### Input
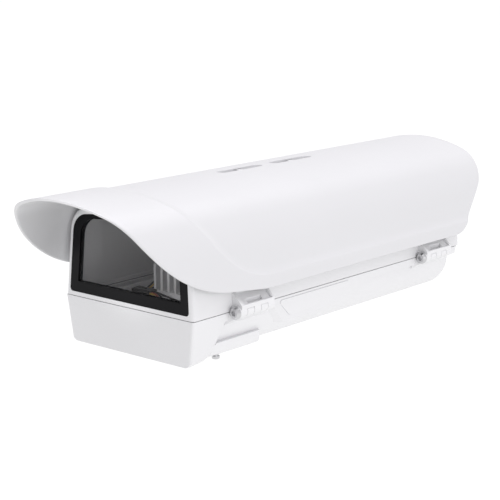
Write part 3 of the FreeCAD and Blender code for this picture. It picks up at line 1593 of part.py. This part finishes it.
def heater_leads():
    """Leads from the connector's end to the thermostat, bowed towards the window."""
    x = size("connector_across") + size("connector_length") / 2
    z = TRAY_TOP + size("connector_height") / 2
    end_x = size("thermostat_across") - size("thermostat_length") / 2 + size("lead_entry_depth") - 0.2
    names = ["lead_heater_yellow", "lead_heater_red", "lead_heater_black_1", "lead_heater_black_2"]
    routes = [
        [(-15, 47.5, -3.2), (-8, 41, -4), (1, 37.5, -4.1), (11, 39, -4), (19, 43.5, -3.4)],
        [(-14.5, 50, -3), (-7, 44.5, -3.9), (2, 41.2, -4.1), (11, 42, -4), (19, 46.2, -3.3)],
        [(-14, 52, -2.9), (-6, 47.6, -3.8), (3, 45, -4.1), (12, 46, -4), (19, 49.2, -3.2)],
        [(-13.5, 55, -2.6), (-5, 54, -3.4), (4, 52.8, -4), (12, 53.4, -3.9), (19, 54.4, -3.1)],
    ]
    for name, y, y_end, route in zip(names, heater_entries(), thermostat_entries(), routes):
        y += size("connector_along")
        y_end += size("thermostat_along")
        start = [(x - size("lead_entry_depth") + 0.2, y, z), (x + 4, y, z)]
        lead(name, start + route + [(end_x - 5, y_end, z), (end_x, y_end, z)])


# Build

def build():
    lower_case()
    badge_plate()
    seam_seal()
    corner_feet()
    foot_screws()
    seat_plate()
    seat_plate_screws()
    glands()
    hinge_screws()
    closing_screws()
    upper_case()
    window_gasket()
    window_glass()
    shield_spacers()
    shield_screws()
    sunshield()
    camera_tray()
    tray_screws()
    camera_screw()
    connector_block()
    connector_pins()
    heater_block()
    terminal_strip()
    strip_screws()
    thermostat()
    supply_leads()
    heater_leads()


def check():
    for obj in doc.Objects:
        if "Invalid" in obj.State or "Error" in obj.State:
            raise RuntimeError("%s: %s" % (obj.Label, obj.State))
    faulty = [obj.Label for obj in PARTS
              if obj.Shape.isNull() or not obj.Shape.isValid() or not obj.Shape.Solids]
    if faulty:
        raise RuntimeError("no valid shape: " + ", ".join(faulty))


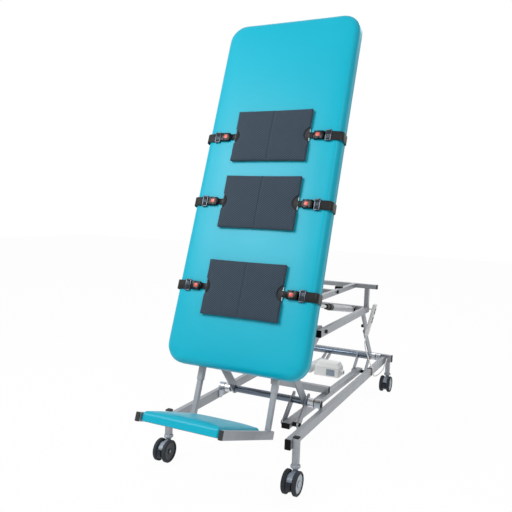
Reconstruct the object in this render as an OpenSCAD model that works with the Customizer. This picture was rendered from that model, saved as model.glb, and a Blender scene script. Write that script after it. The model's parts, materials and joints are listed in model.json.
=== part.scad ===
// Electric rehabilitation standing frame (tilt table), millimetres.
// X is across the bed, +Y points to the rear of the base, +Z is up.
// Places in the side plane are written from the front caster posts and the floor.

/* [Board] */
// Width of the padded board
board_w = 780; // [720:1:840]
// Length of the padded board
board_l = 1950; // [1900:1:2100]
// Thickness of the foam over the panel
foam_t = 50; // [40:1:56]
// Thickness of the plywood panel
panel_t = 15; // [10:1:18]
// Corner radius of the board outline
board_corner_r = 105; // [70:1:140]
// Lean of the board back from upright, in degrees
board_lean = 18.85; // [17:0.05:21]
// Distance of the board's lower front edge before the front posts
board_front = 27; // [20:1:40]
// Height of the board's lower front edge above the floor
board_z = 523; // [515:1:535]

/* [Footrest] */
// Distance from the board's lower edge to the middle of the footrest rails
foot_drop = 260; // [230:1:275]
// Reach of the footrest rails in front of the board
foot_reach = 370; // [300:1:420]
// Reach of the footrest rails behind the board's front face
foot_back = 165; // [150:1:175]
// Distance between the middles of the footrest rails
foot_gauge = 414; // [408:1:414]
// Height of a footrest rail
foot_rail_h = 40; // [32:1:46]
// Thickness of a footrest rail
foot_rail_t = 20; // [15:1:22]
// Width of a square footrest post
foot_post_w = 25; // [20:0.5:25]
// Thickness of the footrest cushion
foot_pad_t = 44; // [36:1:50]

/* [Base] */
// Distance between the middles of the base rails
rail_gauge = 650; // [640:1:700]
// Height of the base rails' top above the floor
rail_top = 255; // [248:1:258]
// Height of a base rail's section
rail_h = 50; // [40:1:55]
// Width of a base rail's section
rail_w = 30; // [25:1:34]
// Wheelbase between the front and rear caster posts
wheelbase = 1800; // [1798:1:1900]
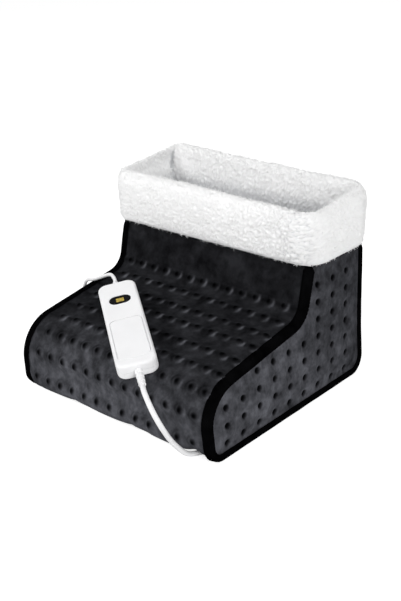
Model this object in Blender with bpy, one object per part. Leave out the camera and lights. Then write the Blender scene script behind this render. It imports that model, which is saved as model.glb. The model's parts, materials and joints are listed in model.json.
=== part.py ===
"""Electric foot warmer: a boot-shaped, dot-quilted and heated muff for both feet.

Metres, +Z up, toes towards -Y, right side of the picture towards +X. The padded panels are sewn
together under bound edges, a fleece cuff is folded over the neck, a heating wire lies on a felt
in the sole, and a hand controller with one big level key lies on the instep.
"""

import math

import bmesh
import bpy
from mathutils import Matrix, Vector
from mathutils.geometry import delaunay_2d_cdt

# Clearance between pieces that touch, and how far a cutter runs past what it cuts
GAP = 0.0003
OVERRUN = 0.002

# The boot's side outline, drawn along the edge of its binding
BOOT_WIDTH = 0.300
BOOT_LENGTH = 0.3005
NOSE_HEIGHT = 0.0847
INSTEP_LENGTH = 0.1745
INSTEP_RISE = 0.0279
NECK_RUN = 0.0120
BACK_LEAN = 0.0025
KNEE_SHARE = 0.47
KNEE_RISE = 0.020
SQUEEZE = 0.004
SPREAD = 0.004
SPREAD_HEIGHT = 0.0702
TOE_LEAN = 0.0045
SHELL_HEIGHT = 0.222
TOE_RADIUS = 0.020
NOSE_RADIUS = 0.050
NECK_RADIUS = 0.025
HEEL_RADIUS = 0.024
SEAM_RISE = 0.0140

# Binding, panels and their quilting
BINDING_WIDTH = 0.0075
BINDING_DEPTH = 0.0070
PANEL_SET_IN = 0.0015
PANEL_THICKNESS = 0.0060
PANEL_CROWN = 0.0050
CROWN_RUN = 0.040
PANEL_STEP = 0.0136
DOT_DEPTH = 0.0035
DOT_RADIUS = 0.0055
DOT_PITCH = 0.0212
ROW_PITCH = 0.0268
ROW_MARGIN = 0.0080
SIDE_PITCH = 0.0284
SIDE_RISE = 0.0216
SIDE_FIRST = 0.0345
SIDE_MARGIN = 0.0078
DOT_SIDES = 5

# Sole and lining
SOLE_CLEARANCE = 0.0066
SOLE_THICKNESS = 0.0050
FOAM_THICKNESS = 0.0100
FOAM_INSET = 0.0082
FELT_THICKNESS = 0.0020
FELT_MARGIN = 0.0120
WIRE_DIAMETER = 0.0024
WIRE_RUNS = 10
WIRE_MARGIN = 0.0100
LINING_THICKNESS = 0.0060
FOOTBED_THICKNESS = 0.0080
LINING_STOP = 0.0040

# Cuff
CUFF_REACH = 0.0090
CUFF_STAND = 0.0200
CUFF_TILT = 0.0060
CUFF_LEAN = 0.0030
CUFF_OVERHANG = 0.0055
CUFF_FRONT_OVERHANG = 0.0060
CUFF_BULGE = 0.0060
CUFF_THICKNESS = 0.0240
CUFF_RADIUS = 0.028
CUFF_LEFT_RADIUS = 0.016
CUFF_MOUTH_RADIUS = 0.008
SLOT_RADIUS = 0.003

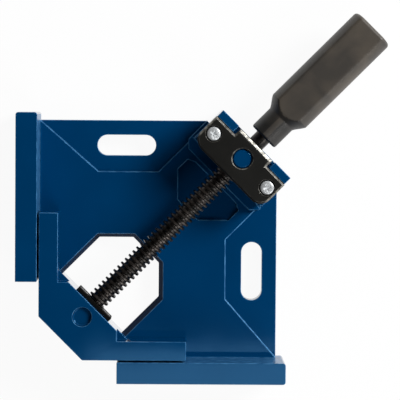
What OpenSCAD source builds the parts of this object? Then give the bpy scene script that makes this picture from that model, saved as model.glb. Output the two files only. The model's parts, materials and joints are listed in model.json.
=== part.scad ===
// Corner clamp: a die-cast base with two fences at a right angle, a swinging jaw that a screw
// drives along the diagonal, and a swivelling nut under a cover plate. Millimetres.
// The origin is the corner of the work at bench level: the fence faces lie on X = 0 and Y = 0,
// Z is up, and the screw runs along the diagonal, at U from the corner and V to its left.

/* [Bed] */
// Length of each side of the bed, from the corner of the work
bed_side = 134; // [130:1:145]
// Height of the bed above the bench
bed_h = 12; // [11:0.5:14]
// Thickness of the deck over the ribs
deck_t = 5; // [4:0.5:6]
// Thickness of the skirt, the ribs and the walls round the openings
wall_t = 4; // [3:0.5:4.5]
// Number of ribs under the deck each way
rib_count = 3; // [2:1:4]
// Drop of the mounting lands below the bed
land_drop = 1.5; // [1:0.25:2]
// Near end of the long edge of a land, along the fence
land_near = 33; // [28:1:40]
// Far end of the long edge of a land, along the fence
land_far = 67; // [60:1:70]
// Depth of a land, from the outer edge of the bed
land_depth = 29; // [26:0.5:32]

/* [Fences] */
// Thickness of each fence
fence_t = 12; // [10:0.5:15]
// Height of the fences above the bench
fence_h = 42; // [38:1:50]
// Distance of each fence's near end from the corner
fence_start = 44.5; // [42:0.5:50]
// How far each fence runs past the bed
fence_overhang = 4.5; // [2:0.5:14]
// Wall round the hollow under each fence
fence_wall = 3.5; // [3:0.25:4]
// Height of the hollow under each fence
fence_hollow_h = 24; // [15:1:32]
// Radius of the corners at each fence's far end
fence_corner_r = 1.5; // [0.5:0.1:3]

/* [Window] */
// Half width of the window across the diagonal, at the top
window_half_w = 26.3; // [24:0.1:28]
// Distance along the diagonal at which the window starts to narrow
window_taper_u = 72.5; // [70:0.5:76]
// Length over which it narrows at 45 degrees
window_taper_len = 15; // [10:0.5:20]
// How far the window's wall leans in from top to bottom
window_draft = 2.5; // [1:0.25:3.5]

/* [Slots] */
// Length of each mounting slot, end to end
slot_len = 33; // [20:0.5:36]
// Width of each mounting slot
slot_w = 11.6; // [8:0.1:13]
// Distance of the slot's centre along its fence
slot_along = 49; // [46:0.5:54]
// Distance of the slot's centre from the outer edge of the bed
slot_edge = 14; // [12:0.5:16]

/* [Bracket] */
// Distance of the nut's pivot from the square corner of the bed, along the diagonal
pivot_inset = 29; // [26:0.25:32]
// How far past the nut's pivot the corner of the bed is cut off
bed_cut_reach = 1; // [0.5:0.25:4]
// How far the plinth under the bracket lies ahead of the nut's pivot
plinth_reach = 17.5; // [15:0.25:19]
// Ledge of the plinth beside the posts
plinth_ledge = 1.7; // [1:0.1:3]
// Corner cut at the front of the plinth
plinth_chamfer = 3.9; // [2:0.1:6]
// Height of the plinth above the bed
plinth_h = 4; // [2:0.5:5]
// How far the posts lie ahead of the nut's pivot
post_reach = 11; // [9.5:0.25:12]
// Distance from the nut's pivot to the back of the bracket
back_reach = 11.5; // [10.5:0.25:15]
// Width of each post
post_w = 12.3; // [11:0.1:15]
// Height of the cover plate's seat above the axis of the spindle
seat_rise = 11; // [9.5:0.25:13]
// Thickness of the two lugs behind the cover plate
lug_t = 5; // [3:0.25:6]
// Height of the lugs above the seat
lug_rise = 2.5; // [1:0.25:4.5]
// Depth of the six-sided pocket in front of the bracket
pocket_depth = 2; // [1:0.25:3]
// Length of the pocket along the diagonal
pocket_len = 22.2; // [18:0.1:26]
// Strip between the pocket and the plinth
pocket_gap = 2.5; // [1.5:0.1:4]
// Half width of the pocket
pocket_half_w = 20.4; // [16:0.1:22]
// Half width of the pocket's front edge
pocket_nose_half_w = 8.2; // [6:0.1:10]

/* [Cover plate] */
// Thickness of the cover plate
cover_t = 4.5; // [3.5:0.25:6]
// How far the cover plate reaches ahead of the nut's pivot
cover_reach = 12.5; // [11:0.25:14]
// How far the cover plate stands past the bracket at each end
cover_side = 0.3; // [0:0.1:1]
// How far the cover plate's middle tongue reaches behind the nut's pivot
tongue_reach = 10; // [8.5:0.25:11.5]
// Half width of that tongue
tongue_half_w = 12.5; // [10:0.1:13.5]
// Radius of the cover plate's two front corners
cover_corner_r = 7; // [4:0.5:8]
// Bevel along the top edges of the cover plate
cover_bevel = 1; // [0.5:0.25:1.5]
// How far the two cover screws lie ahead of the nut's pivot
screw_setback = 1.5; // [0:0.25:3]
// Distance of the cover screws from the inner sides of the posts
screw_inset = 6.8; // [5.5:0.1:7]
// Thread diameter of the cover screws
screw_d = 4; // [3.5:0.1:4.2]
// Head diameter of the cover screws
screw_head_d = 8; // [7:0.1:8.4]
// Head height of the cover screws
screw_head_h = 2.6; // [2:0.1:3]
// Length of the cover screws under the head
screw_len = 14; // [10:1:18]
// Diameter of the counterbores round the heads
counterbore_d = 9.2; // [8.8:0.1:10]
// Depth of the counterbores
counterbore_depth = 2.2; // [1.5:0.1:2.5]

/* [Nut] */
// Length of the nut along the screw
nut_len = 19; // [17:0.5:20]
// Width of the nut across the screw
nut_w = 25; // [22:0.5:26]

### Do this
Begin with the line that has "Model this object" in the listing above and end after the line that has "SEAM_RISE = 0.0140"; output those lines exactly.

### Full answer
Model this object in Blender with bpy, one object per part. Leave out the camera and lights. Then write the Blender scene script behind this render. It imports that model, which is saved as model.glb. The model's parts, materials and joints are listed in model.json.
=== part.py ===
"""Electric foot warmer: a boot-shaped, dot-quilted and heated muff for both feet.

Metres, +Z up, toes towards -Y, right side of the picture towards +X. The padded panels are sewn
together under bound edges, a fleece cuff is folded over the neck, a heating wire lies on a felt
in the sole, and a hand controller with one big level key lies on the instep.
"""

import math

import bmesh
import bpy
from mathutils import Matrix, Vector
from mathutils.geometry import delaunay_2d_cdt

# Clearance between pieces that touch, and how far a cutter runs past what it cuts
GAP = 0.0003
OVERRUN = 0.002

# The boot's side outline, drawn along the edge of its binding
BOOT_WIDTH = 0.300
BOOT_LENGTH = 0.3005
NOSE_HEIGHT = 0.0847
INSTEP_LENGTH = 0.1745
INSTEP_RISE = 0.0279
NECK_RUN = 0.0120
BACK_LEAN = 0.0025
KNEE_SHARE = 0.47
KNEE_RISE = 0.020
SQUEEZE = 0.004
SPREAD = 0.004
SPREAD_HEIGHT = 0.0702
TOE_LEAN = 0.0045
SHELL_HEIGHT = 0.222
TOE_RADIUS = 0.020
NOSE_RADIUS = 0.050
NECK_RADIUS = 0.025
HEEL_RADIUS = 0.024
SEAM_RISE = 0.0140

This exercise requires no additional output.